Kelompok itu mengisi kembali barisannya dengan anak-anak yang diculiknya untuk digunakan sebagai pejuang, kuli angkut, atau selir. Perkiraan ukuran kelompok berkisar dari ratusan hingga beberapa ribu.
Pemberontakan telah naik dan turun, tergantung pada hubungan antara negara Afrika Timur dan tetangganya.
Para pemberontak biasa melancarkan serangan ke Uganda utara dari negara tetangga Sudan selatan, terutama menyerbu desa-desa dan menyerang pos-pos militer. Tetapi pada bulan Maret 2002, pemerintah Sudan, yang dituduh Museveni mendukung para pemberontak, setuju untuk mengizinkan pasukan Uganda memasuki Sudan untuk menghancurkan pangkalan pemberontak yang disebut “Operasi Tinju Besi.”
Operasi tersebut mendorong pemberontak ke Uganda utara di mana mereka memperbarui serangan mereka ke desa dan kamp, menjarah, membunuh, dan memaksa ribuan anak melarikan diri ke kota yang aman setiap malam. Pemberontakan juga menyebar ke Uganda timur tahun lalu.
Pemerintah berusaha untuk menarik para pemberontak ke dalam pembicaraan damai tahun lalu, tetapi para pemberontak, yang mengaku membela kepentingan Acholi, menolak untuk berkumpul di wilayah yang ditunjuk pemerintah dan pembicaraan tidak pernah terjadi.
Museveni, yang secara teratur bersumpah untuk menumpas pemberontakan, sering pergi ke Uganda utara untuk memimpin operasi militer.
Sejarah Lain di Tanggal 21 Februari
Pada hari ini tahun 1971, delta Sungai Mississippi dilanda tornado yang sangat kuat. Badai yang membawa angin berputar itu berawal dari Louisiana melewati Mississippi hingga Tennessee.
Begitu kuatnya tornado, 100 orang dilaporkan tewas dan ribuan lainnya terluka parah di sepanjang tiga negara bagian di AS itu. Demikian seperti dikutip dari On This Day.
Tornado di delta Sungai Mississippi itu masuk dalam kategori F4 -- kedua paling mematikan. Angin itu berputar dengan kecepatan 207 hingga 260 mph atau sekitar 331-418 kilometer per jam.
Ada sekitar 100 korban tewas, di antaranya satu keluarga yang terdiri atas 10 orang yang tinggal di komunitas India yang tak jauh dari sungai.
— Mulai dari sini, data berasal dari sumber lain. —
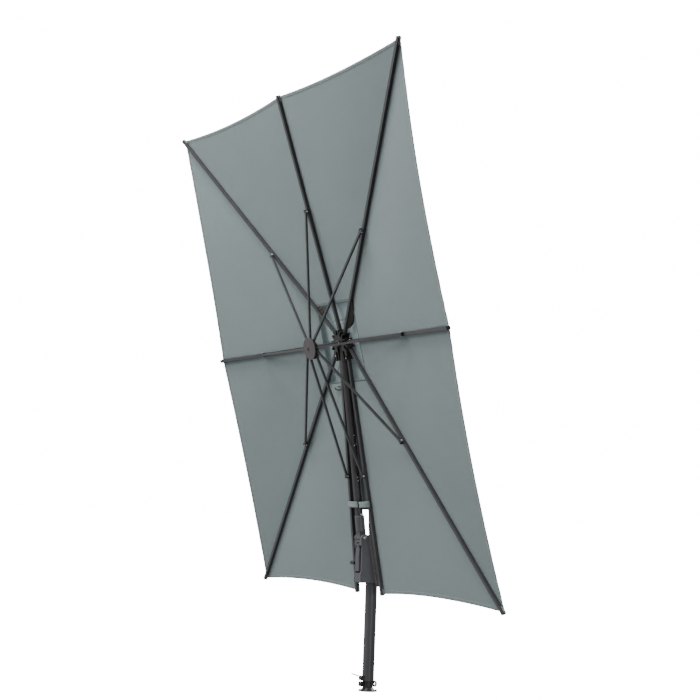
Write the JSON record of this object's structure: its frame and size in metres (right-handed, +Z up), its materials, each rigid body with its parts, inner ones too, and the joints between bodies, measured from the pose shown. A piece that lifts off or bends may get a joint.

Saksi mata melaporkan angin yang berputar itu melemparkan puluhan jasad korban.
Tornado kemudian menyapu sepanjang Sungai Mississippi tepatnya di County Issaquena. 150 gedung rusak, dan ratusan warga di sekitarnya terluka.
Presiden AS kala itu, Richard Nixon mendeklarasikan negara bagian dalam bahaya. Bala bantuan termasuk Palang Merah segera diterjunkan. Puluhan petugas rumah sakit yang jauh dari lokasi dikerahkan untuk membantu merawat korban luka.
Sejarah juga mencatat, pada 21 Februari di AS terjadi penembakan paling kelam. Tokoh Muslim paling tersohor di Negeri Paman Sam, Malcolm X dibunuh oleh seorang kolega di New York.
Di hari yang sama pula pada di tahun 1973, Israel menembak pesawat sipil Libya, Libyan Arab Airlines.
Pesawat jenis Boeing 737-200 yang terbang menuju Kairo tersebut diyakini salah rute dengan masuk wilayah udara Israel.
Menurut laporan BBC, kesalahan rute ini terjadi karena pilot mengalami kesulitan mendeteksi arah dikarenakan cuaca buruk dan adanya gangguan pada sistem pesawat.